• PROBLEM TO SOLVE
Please repeat the records exactly from their first line, finishing at the line containing "WALL = 2.5 *" and including it.

• RECORDS TO PROCESS
——

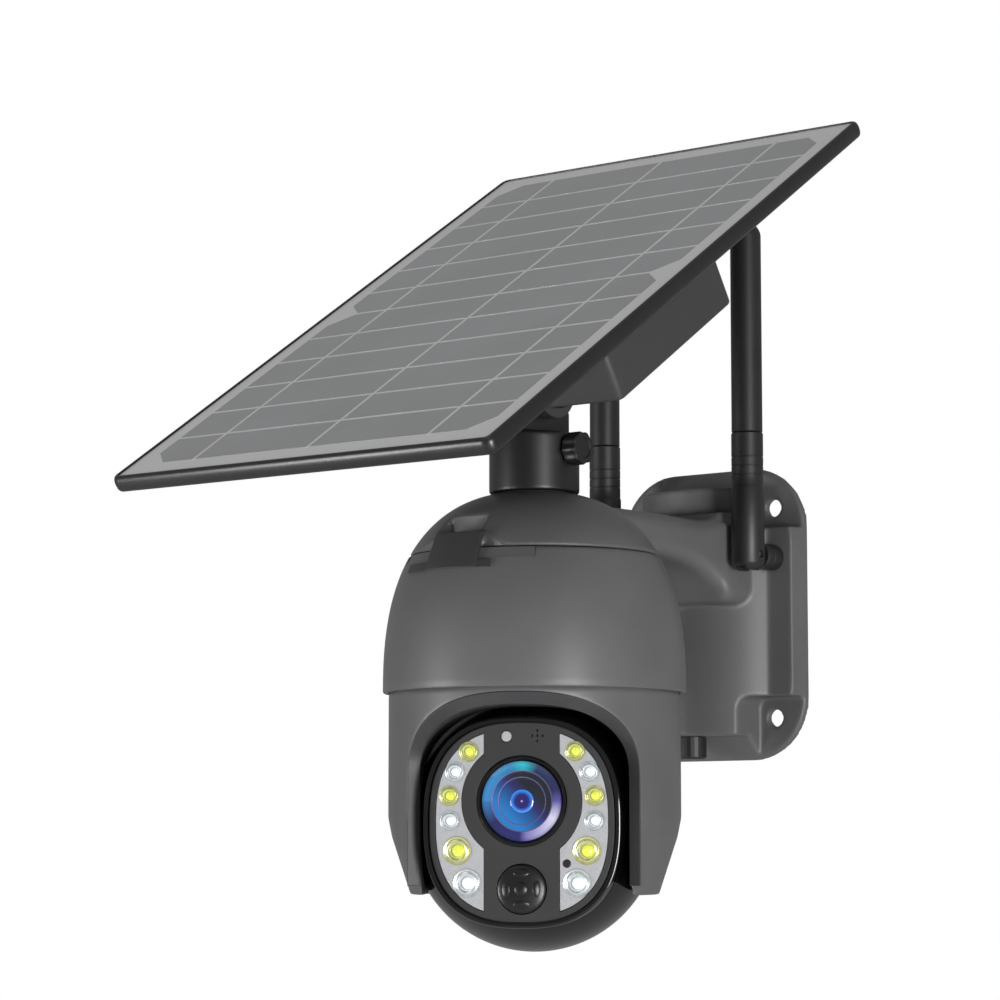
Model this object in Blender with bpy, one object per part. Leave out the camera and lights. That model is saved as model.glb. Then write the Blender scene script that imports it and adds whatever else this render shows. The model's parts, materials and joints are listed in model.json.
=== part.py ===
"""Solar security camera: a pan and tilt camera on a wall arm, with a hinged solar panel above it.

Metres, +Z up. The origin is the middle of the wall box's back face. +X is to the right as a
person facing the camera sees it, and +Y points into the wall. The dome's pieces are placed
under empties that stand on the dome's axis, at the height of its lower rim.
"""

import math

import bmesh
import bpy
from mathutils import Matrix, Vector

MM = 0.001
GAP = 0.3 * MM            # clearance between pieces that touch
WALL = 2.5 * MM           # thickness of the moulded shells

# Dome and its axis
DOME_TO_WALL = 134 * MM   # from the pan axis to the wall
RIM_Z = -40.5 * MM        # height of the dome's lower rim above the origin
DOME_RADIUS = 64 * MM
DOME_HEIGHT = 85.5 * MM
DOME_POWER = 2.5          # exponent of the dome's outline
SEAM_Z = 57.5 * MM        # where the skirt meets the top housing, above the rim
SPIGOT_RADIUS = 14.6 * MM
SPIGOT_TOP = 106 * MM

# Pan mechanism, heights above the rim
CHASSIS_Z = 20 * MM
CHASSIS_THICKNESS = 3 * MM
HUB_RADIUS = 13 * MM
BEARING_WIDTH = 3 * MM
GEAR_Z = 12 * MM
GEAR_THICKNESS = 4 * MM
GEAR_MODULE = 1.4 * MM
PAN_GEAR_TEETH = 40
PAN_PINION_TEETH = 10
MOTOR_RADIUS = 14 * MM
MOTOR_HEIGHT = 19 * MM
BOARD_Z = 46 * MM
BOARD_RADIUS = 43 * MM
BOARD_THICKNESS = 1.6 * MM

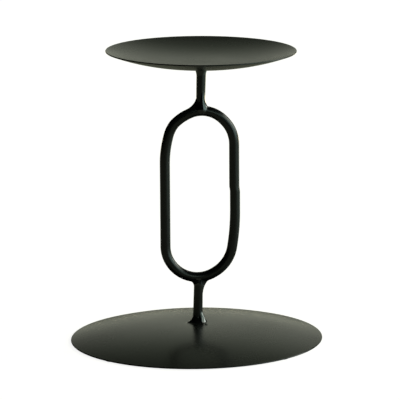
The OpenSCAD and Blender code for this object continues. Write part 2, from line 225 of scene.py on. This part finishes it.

——

• TASK OUTPUT
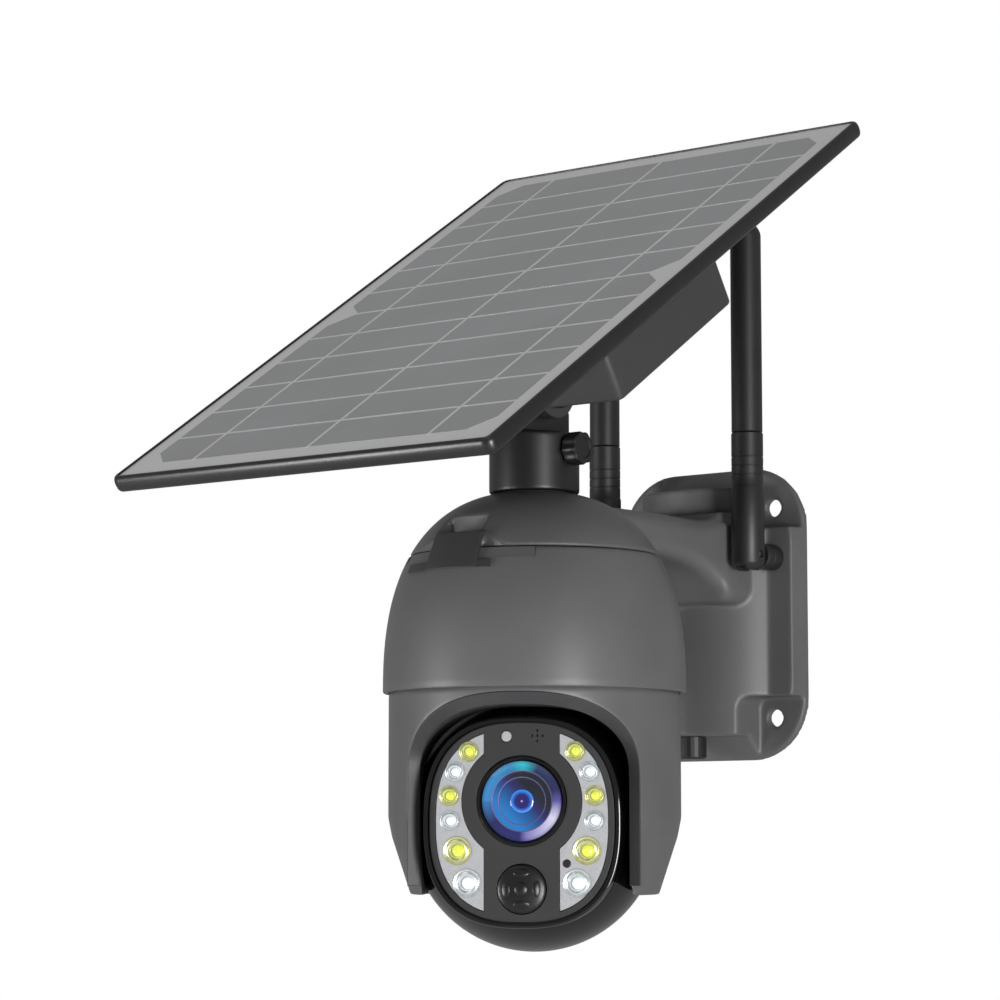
Model this object in Blender with bpy, one object per part. Leave out the camera and lights. That model is saved as model.glb. Then write the Blender scene script that imports it and adds whatever else this render shows. The model's parts, materials and joints are listed in model.json.
=== part.py ===
"""Solar security camera: a pan and tilt camera on a wall arm, with a hinged solar panel above it.

Metres, +Z up. The origin is the middle of the wall box's back face. +X is to the right as a
person facing the camera sees it, and +Y points into the wall. The dome's pieces are placed
under empties that stand on the dome's axis, at the height of its lower rim.
"""

import math

import bmesh
import bpy
from mathutils import Matrix, Vector

MM = 0.001
GAP = 0.3 * MM            # clearance between pieces that touch
WALL = 2.5 * MM           # thickness of the moulded shells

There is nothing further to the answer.